11.2. Severability. If any part of these Terms is deemed unlawful, void or for any reason unenforceable, then that provision shall be deemed to be severable from the rest of these Terms and shall not affect the validity and enforceability of any of the remaining provisions of these Terms. In such cases, the part deemed invalid or unenforceable shall be construed in a manner consistent with applicable law to reflect, as closely as possible, the original intent of the parties.

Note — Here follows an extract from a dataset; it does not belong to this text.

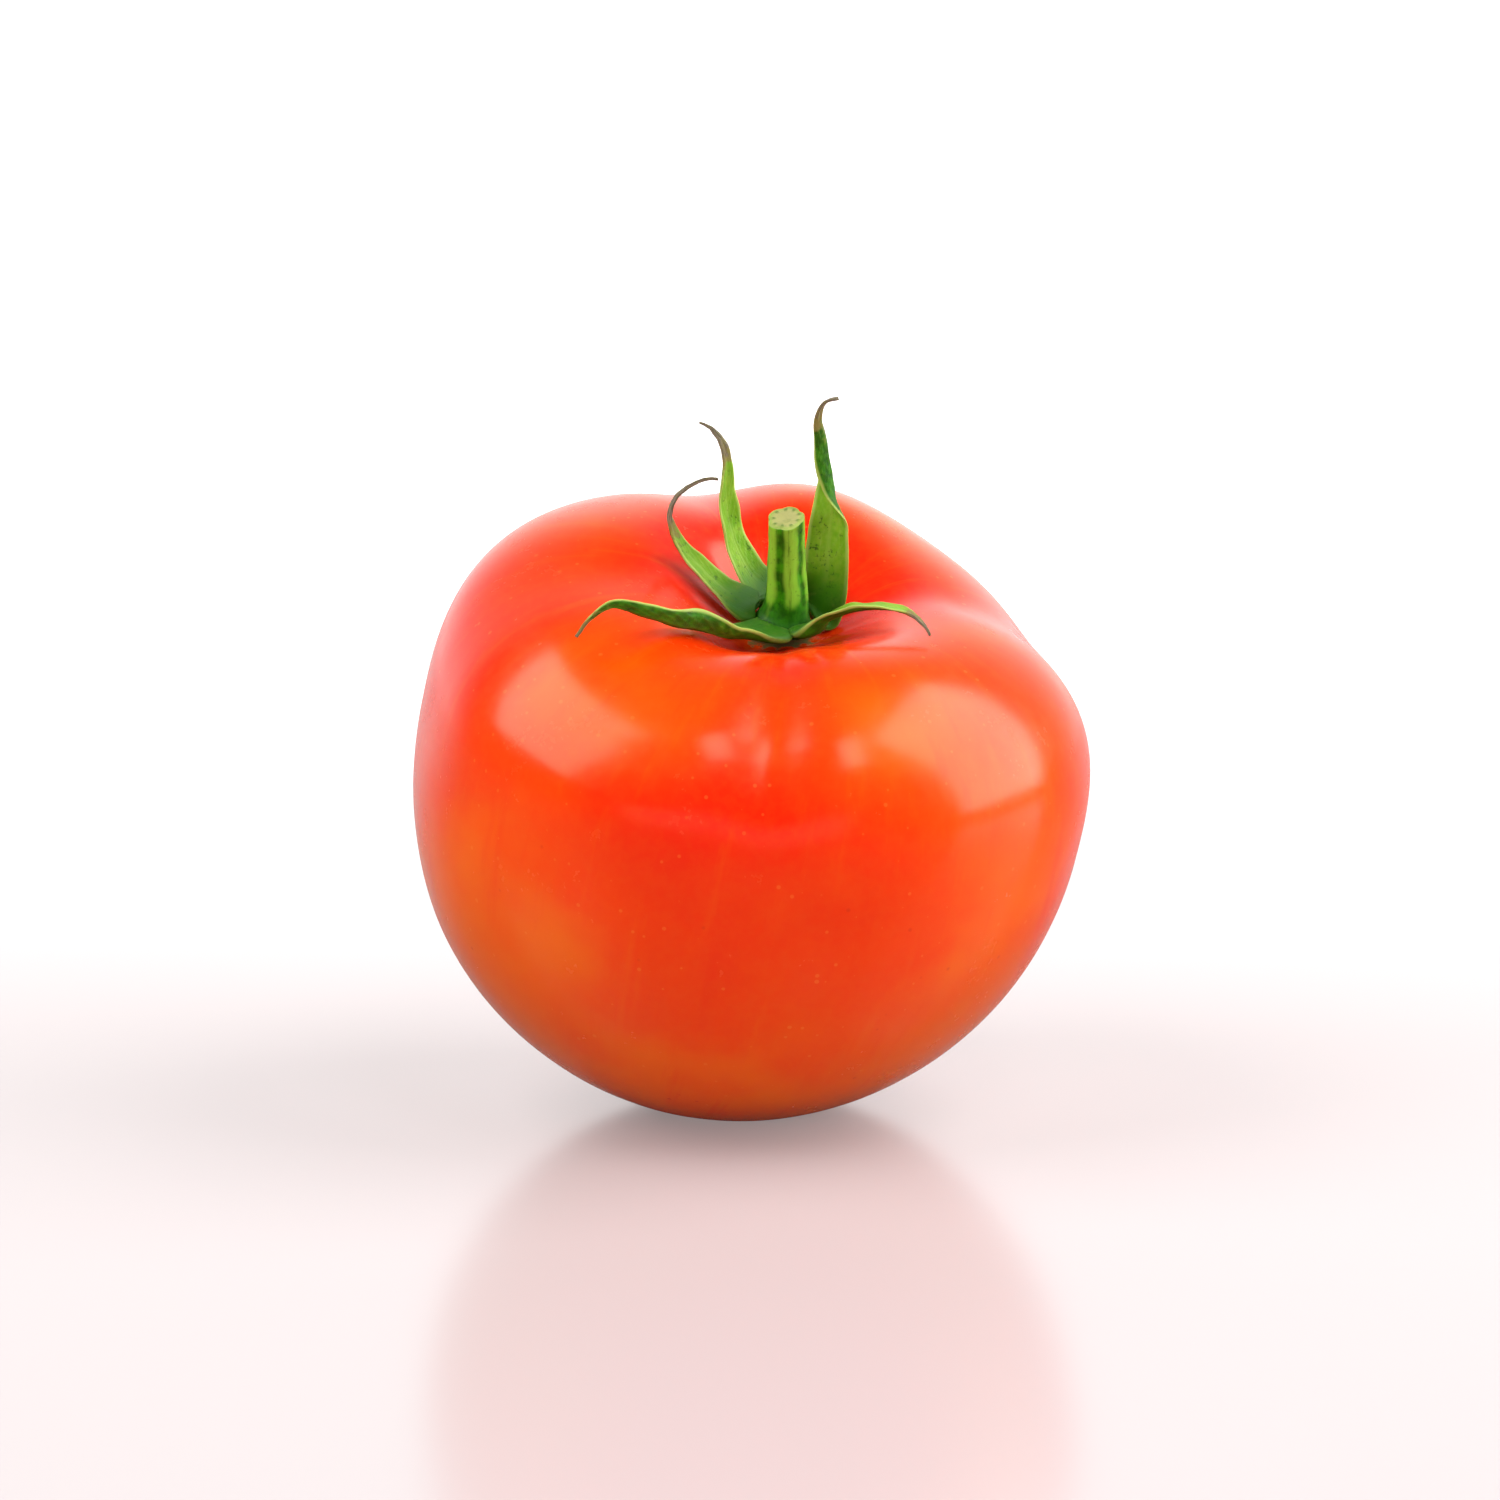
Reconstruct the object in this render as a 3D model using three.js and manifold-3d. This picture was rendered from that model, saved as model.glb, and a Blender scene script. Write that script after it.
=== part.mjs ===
// A ripe table tomato as picked: the fruit, its cut stem with the receptacle at
// its foot, and the five sepals of the calyx. Millimetres, +Z up, front to -Y.
// The fruit leans forward and to the right, as a round fruit settles, and rests
// on a small flat whose centre is the origin.
import * as THREE from 'three';
import { mergeVertices } from 'three/addons/utils/BufferGeometryUtils.js';
import Module from 'manifold-3d';

const wasm = await Module();
wasm.setup();

// ---------------------------------------------------------------- the sizes
// The fruit has a frame of its own: origin on its widest line, +Z to the stem.
const FRUIT_RADIUS = 40;
const BLOSSOM_DEPTH = 41.5;
const SHOULDER_HEIGHT = 27;
const SHOULDER_FULLNESS = 3;
const CAVITY_DEPTH = 9.5;
const CAVITY_RADIUS = 12.5;
const REST_DEPTH = 0.8;

// How the fruit lies, in degrees.
const LEAN_FORWARD = 16;
const LEAN_RIGHT = 12;

// Furrows run from the cavity down the sides, between the lobes. Angles are in
// degrees about the fruit's axis, 0 to the right and 270 to the front; depths
// and swells are shares of the radius, and a width is where a bell falls to 1/e.
const FURROWS = [
  { azimuth: 271, depth: 0.035, width: 11 },
  { azimuth: 274, depth: 0.035, width: 28 },
  { azimuth: 20, depth: 0.055, width: 20 },
  { azimuth: 112, depth: 0.055, width: 18 },
  { azimuth: 192, depth: 0.068, width: 23 },
];
const LOBES = [
  { azimuth: 232, swell: -0.005, width: 36 },
  { azimuth: 325, swell: 0.025, width: 40 },
  { azimuth: 41, swell: -0.008, width: 24 },
  { azimuth: 88, swell: 0.08, width: 26 },
  { azimuth: 150, swell: 0.005, width: 34 },
];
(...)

11.3. Waiver. No waiver by us of a breach of any of the provisions of terms of these Terms shall be construed as a waiver of any preceding or succeeding breach of any of the provisions of these Terms.
11.4. Relationship. Nothing in these Terms shall be construed as creating any agency, partnership, trust arrangement, fiduciary relationship or any other form of joint enterprise between You and Company.
11.5. Entire Agreement. These Terms contain the entire agreement between Company and You relating to Your use of the Services and supersedes any and all prior agreements between Company and You in relation to the same. You confirm that, in agreeing to accept these Terms, You have not relied on any representation except as has expressly been made by Company in these Terms.
11.6. Assignment. You may not assign Your rights or delegate Your obligations under these Terms without Company’s prior written consent. Any purported assignment contrary to this section will be null and void. Company may assign its obligations hereunder among the various Company entities within the Company Inc. group, by a change to the definition of Company hereunder which change will become effective upon posting on the Platform website.
11.7. No Third Party Rights. There are no third-party beneficiaries to these Terms. Without limiting this section, Users are not third-party beneficiaries to Your rights under these Terms.